Sunday was a perfect day.  My mom and dad, uncle, cousins, sisters, and friends all came out to watch me race!  Having everyone in the stands cheering for me made me feel like Marc Marquez out there.  It wouldn’t matter if I got first or last, I felt like a champion.  Now, in Novice class, there is no qualifying, the grids for the races are random.  In my first race I was gridded at the back of the pack, which was nice, as it took away the pressure of having a good start.  Which I did not have.  But I got away eventually and had a really solid race.  I was far from the fastest rider out there, but I was still able to pass some of the other racers.  In the end, I finished 21 out of 28 racers, with a best lap of 1:48:960.  That was my best lap time to date!

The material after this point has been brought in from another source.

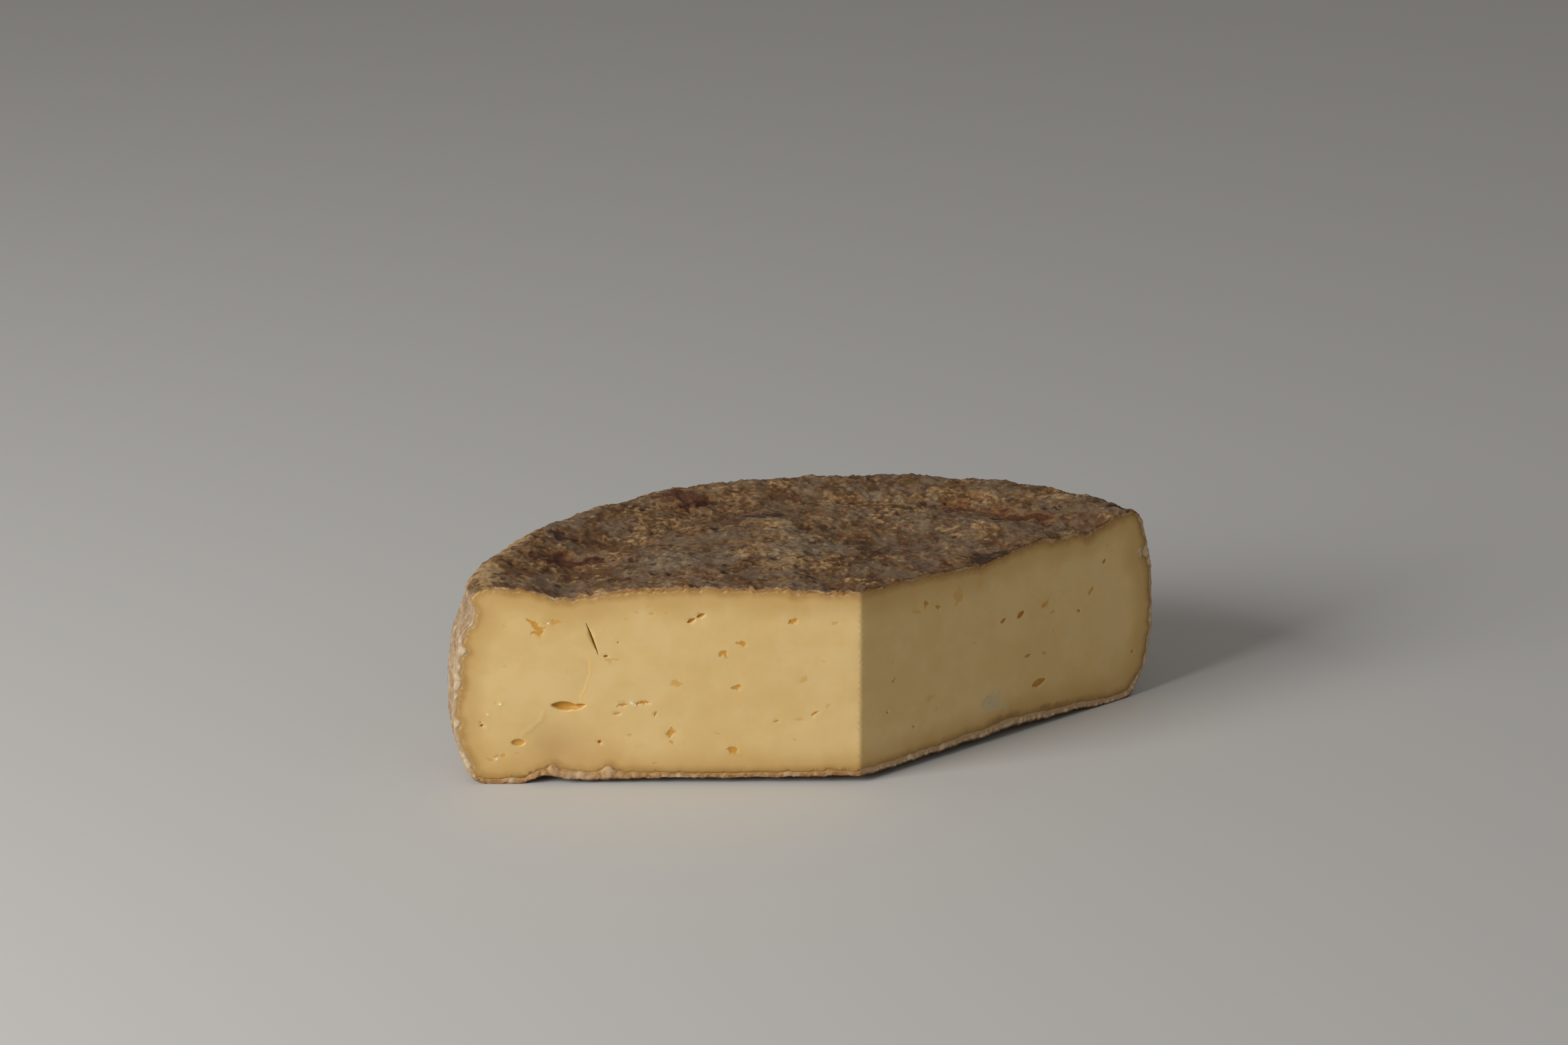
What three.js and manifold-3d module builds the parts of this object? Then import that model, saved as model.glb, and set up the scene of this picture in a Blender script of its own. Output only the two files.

My second race was even better!  This time I was randomly gridded in 2nd place, right at the front of the pack.  Ok Cody, pressure’s on.  Don’t stall, dear god, don’t flip the bike.  Red light goes on, I rev the engine to about 6000 RPM.  Red light goes out and I let the clutch out and take off.  It wasn’t perfect, but a huge improvement from my last race.  Now, the scariest part of a race is the first corner.  More then 25 bikes trying to find their line, with mere feet between them, speeds quickly exceeding 120 km/h or more.  I have never felt so focused and alive, my heart rate is increasing just thinking about it.  I had a great race, improved my lines, pushed my braking marks.  In the end I finished 18 out of 26, with a best lap of 1:48:150.  As I crossed the finish line and came around corner 1, I looked up and saw my fans cheering in the stands.  I will never be able to describe how I felt in that moment.  But I’m sure Marquez knows.